● Exercise: For this exercise, write out exactly, and only, the lines running from the line that contains "curve.offset = -ARRIS_WIDTH * MM" through the line that contains "zip(*points))), Vector(map(max, zip(*points)))".

● Dataset extract:

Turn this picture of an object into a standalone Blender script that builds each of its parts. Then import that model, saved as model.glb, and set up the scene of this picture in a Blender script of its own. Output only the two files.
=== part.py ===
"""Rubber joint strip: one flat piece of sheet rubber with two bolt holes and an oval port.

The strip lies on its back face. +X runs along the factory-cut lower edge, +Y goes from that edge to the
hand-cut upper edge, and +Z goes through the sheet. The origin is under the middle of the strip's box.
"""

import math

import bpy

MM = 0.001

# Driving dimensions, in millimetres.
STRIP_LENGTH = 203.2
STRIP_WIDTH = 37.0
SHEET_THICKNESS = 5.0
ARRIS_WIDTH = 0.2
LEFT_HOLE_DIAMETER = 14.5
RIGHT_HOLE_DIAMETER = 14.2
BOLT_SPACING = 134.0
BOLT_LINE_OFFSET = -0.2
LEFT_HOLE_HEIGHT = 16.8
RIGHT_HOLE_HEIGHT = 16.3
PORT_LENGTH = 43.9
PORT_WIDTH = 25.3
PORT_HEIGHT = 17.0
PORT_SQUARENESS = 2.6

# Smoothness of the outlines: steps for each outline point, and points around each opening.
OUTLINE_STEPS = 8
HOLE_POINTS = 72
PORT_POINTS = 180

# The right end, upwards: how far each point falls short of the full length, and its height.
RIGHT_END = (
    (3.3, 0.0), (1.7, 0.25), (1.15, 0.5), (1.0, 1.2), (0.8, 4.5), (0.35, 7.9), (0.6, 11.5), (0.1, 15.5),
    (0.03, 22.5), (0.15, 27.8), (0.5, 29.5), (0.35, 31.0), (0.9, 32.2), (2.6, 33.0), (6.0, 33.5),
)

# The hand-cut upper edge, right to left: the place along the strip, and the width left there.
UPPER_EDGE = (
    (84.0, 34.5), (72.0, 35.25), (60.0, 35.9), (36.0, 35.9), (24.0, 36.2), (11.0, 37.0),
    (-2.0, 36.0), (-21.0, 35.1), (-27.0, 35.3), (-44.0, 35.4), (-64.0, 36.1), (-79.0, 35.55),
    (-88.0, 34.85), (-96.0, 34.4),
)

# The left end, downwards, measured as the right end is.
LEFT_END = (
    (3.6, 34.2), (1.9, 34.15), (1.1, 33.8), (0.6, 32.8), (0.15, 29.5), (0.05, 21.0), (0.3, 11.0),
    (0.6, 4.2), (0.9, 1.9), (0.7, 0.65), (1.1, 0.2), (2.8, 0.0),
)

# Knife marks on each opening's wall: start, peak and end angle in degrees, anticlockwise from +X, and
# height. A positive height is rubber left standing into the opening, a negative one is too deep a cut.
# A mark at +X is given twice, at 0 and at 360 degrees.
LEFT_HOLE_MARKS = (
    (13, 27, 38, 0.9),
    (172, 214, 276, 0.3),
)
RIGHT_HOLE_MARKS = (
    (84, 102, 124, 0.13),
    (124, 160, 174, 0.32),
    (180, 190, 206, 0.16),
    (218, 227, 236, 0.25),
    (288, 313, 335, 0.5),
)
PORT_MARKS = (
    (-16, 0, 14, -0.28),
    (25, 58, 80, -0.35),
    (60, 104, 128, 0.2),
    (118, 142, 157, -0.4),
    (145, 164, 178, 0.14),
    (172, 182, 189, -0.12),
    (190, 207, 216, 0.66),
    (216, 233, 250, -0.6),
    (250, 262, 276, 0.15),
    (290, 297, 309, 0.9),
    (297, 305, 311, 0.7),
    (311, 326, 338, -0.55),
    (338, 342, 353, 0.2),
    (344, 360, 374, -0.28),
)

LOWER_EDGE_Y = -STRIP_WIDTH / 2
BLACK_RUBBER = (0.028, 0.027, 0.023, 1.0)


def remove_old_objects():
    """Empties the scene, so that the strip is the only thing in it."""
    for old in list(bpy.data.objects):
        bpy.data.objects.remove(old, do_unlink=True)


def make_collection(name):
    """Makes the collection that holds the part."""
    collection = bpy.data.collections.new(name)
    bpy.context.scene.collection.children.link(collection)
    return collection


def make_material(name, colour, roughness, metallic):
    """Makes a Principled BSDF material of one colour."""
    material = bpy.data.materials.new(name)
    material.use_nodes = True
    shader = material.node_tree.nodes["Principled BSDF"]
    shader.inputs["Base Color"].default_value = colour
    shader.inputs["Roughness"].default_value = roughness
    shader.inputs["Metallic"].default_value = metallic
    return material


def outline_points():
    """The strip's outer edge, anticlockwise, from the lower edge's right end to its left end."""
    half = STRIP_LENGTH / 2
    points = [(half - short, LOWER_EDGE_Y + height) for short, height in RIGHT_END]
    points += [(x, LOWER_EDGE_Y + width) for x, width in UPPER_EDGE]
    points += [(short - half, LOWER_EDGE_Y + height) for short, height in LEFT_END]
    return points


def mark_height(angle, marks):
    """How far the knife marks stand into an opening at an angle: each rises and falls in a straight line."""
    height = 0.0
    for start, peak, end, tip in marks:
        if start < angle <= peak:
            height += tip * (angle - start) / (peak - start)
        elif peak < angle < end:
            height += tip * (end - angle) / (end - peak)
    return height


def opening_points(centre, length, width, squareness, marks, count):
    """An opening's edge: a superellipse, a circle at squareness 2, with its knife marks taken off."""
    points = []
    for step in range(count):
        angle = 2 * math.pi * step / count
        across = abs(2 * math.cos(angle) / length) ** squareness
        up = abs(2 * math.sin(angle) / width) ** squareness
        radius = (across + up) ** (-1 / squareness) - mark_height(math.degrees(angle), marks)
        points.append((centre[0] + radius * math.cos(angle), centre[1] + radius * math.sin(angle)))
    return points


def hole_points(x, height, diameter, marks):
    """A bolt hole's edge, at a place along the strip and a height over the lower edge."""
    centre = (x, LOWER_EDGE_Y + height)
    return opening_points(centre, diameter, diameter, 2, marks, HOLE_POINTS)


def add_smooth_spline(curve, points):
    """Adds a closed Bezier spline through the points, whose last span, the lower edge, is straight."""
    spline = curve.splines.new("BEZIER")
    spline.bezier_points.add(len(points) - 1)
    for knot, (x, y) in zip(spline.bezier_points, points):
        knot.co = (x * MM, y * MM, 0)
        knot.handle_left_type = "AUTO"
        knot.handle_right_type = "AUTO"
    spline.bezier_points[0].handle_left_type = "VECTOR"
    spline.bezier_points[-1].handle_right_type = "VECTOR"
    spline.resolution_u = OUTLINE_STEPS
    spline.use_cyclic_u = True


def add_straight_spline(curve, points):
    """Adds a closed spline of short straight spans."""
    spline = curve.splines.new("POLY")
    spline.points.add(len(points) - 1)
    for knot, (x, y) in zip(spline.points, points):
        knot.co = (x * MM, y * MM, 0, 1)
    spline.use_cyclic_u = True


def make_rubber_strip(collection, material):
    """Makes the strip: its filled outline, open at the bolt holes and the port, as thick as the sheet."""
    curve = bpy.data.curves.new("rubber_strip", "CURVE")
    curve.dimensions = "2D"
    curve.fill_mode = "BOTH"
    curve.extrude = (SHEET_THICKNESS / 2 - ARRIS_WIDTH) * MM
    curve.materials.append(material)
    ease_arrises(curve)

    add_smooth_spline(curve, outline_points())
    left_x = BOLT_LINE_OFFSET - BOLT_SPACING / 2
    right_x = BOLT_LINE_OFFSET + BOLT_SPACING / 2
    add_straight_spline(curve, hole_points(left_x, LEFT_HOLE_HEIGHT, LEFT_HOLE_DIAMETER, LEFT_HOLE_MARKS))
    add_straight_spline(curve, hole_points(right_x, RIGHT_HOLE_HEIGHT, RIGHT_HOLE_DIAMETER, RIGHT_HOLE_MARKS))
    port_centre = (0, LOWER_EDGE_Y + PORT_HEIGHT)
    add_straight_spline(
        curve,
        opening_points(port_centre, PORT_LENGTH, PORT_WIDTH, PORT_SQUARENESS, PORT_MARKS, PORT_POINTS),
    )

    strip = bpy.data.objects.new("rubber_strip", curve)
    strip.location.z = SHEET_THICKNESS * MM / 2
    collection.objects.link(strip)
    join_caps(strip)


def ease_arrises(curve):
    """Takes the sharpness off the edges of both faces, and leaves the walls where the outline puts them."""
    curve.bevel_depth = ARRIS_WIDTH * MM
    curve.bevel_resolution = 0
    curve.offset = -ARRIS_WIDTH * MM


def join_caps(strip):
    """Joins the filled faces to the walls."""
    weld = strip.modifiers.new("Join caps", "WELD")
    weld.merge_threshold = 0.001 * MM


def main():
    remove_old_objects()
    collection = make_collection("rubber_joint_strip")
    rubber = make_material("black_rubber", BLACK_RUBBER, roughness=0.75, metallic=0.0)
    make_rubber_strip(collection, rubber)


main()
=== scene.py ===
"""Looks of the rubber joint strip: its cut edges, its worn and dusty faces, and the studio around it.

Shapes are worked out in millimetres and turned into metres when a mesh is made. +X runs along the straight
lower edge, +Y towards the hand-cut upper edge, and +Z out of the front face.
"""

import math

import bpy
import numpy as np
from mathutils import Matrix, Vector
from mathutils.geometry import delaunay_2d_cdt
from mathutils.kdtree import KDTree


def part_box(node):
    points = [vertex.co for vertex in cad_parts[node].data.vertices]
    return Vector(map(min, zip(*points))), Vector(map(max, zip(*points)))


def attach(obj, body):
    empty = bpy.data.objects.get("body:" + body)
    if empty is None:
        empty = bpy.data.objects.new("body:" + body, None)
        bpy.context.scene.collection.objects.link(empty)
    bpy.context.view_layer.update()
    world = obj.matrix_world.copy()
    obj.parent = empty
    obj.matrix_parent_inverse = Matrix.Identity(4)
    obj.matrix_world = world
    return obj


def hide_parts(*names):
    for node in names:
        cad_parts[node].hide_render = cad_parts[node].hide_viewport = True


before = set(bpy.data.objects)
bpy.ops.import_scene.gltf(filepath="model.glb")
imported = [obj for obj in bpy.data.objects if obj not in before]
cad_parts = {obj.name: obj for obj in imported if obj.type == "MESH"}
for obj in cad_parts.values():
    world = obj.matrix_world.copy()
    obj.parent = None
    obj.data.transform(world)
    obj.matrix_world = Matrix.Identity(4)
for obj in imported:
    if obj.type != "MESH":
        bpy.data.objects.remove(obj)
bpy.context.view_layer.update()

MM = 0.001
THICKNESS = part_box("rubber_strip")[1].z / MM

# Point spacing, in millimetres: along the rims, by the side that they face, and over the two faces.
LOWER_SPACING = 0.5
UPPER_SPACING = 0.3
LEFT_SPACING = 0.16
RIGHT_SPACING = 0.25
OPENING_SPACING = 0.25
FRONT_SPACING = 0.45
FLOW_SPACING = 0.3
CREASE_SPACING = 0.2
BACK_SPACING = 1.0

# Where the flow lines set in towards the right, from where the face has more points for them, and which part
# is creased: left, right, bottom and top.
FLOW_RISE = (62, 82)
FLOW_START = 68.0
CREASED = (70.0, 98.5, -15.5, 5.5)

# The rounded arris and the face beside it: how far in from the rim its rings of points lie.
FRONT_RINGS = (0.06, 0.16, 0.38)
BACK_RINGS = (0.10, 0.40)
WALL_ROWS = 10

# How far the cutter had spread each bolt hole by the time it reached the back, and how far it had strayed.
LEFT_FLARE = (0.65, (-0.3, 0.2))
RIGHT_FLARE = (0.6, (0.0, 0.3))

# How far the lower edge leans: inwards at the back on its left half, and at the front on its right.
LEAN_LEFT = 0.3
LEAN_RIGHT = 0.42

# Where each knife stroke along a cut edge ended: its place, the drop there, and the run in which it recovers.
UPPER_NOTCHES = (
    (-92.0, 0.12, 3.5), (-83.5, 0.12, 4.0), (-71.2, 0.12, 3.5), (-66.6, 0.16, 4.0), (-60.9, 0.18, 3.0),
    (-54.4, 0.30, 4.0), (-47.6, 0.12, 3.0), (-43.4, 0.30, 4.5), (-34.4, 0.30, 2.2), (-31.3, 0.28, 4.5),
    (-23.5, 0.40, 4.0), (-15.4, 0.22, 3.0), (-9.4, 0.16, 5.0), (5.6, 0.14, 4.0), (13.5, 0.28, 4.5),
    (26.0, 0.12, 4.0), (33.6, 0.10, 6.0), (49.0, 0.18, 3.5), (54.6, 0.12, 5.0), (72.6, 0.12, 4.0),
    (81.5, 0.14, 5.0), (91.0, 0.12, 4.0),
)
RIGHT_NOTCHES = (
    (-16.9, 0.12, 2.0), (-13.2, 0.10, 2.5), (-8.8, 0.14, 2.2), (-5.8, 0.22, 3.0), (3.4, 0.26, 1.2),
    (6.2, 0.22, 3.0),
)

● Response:
    curve.offset = -ARRIS_WIDTH * MM


def join_caps(strip):
    """Joins the filled faces to the walls."""
    weld = strip.modifiers.new("Join caps", "WELD")
    weld.merge_threshold = 0.001 * MM


def main():
    remove_old_objects()
    collection = make_collection("rubber_joint_strip")
    rubber = make_material("black_rubber", BLACK_RUBBER, roughness=0.75, metallic=0.0)
    make_rubber_strip(collection, rubber)


main()
=== scene.py ===
"""Looks of the rubber joint strip: its cut edges, its worn and dusty faces, and the studio around it.

Shapes are worked out in millimetres and turned into metres when a mesh is made. +X runs along the straight
lower edge, +Y towards the hand-cut upper edge, and +Z out of the front face.
"""

import math

import bpy
import numpy as np
from mathutils import Matrix, Vector
from mathutils.geometry import delaunay_2d_cdt
from mathutils.kdtree import KDTree


def part_box(node):
    points = [vertex.co for vertex in cad_parts[node].data.vertices]
    return Vector(map(min, zip(*points))), Vector(map(max, zip(*points)))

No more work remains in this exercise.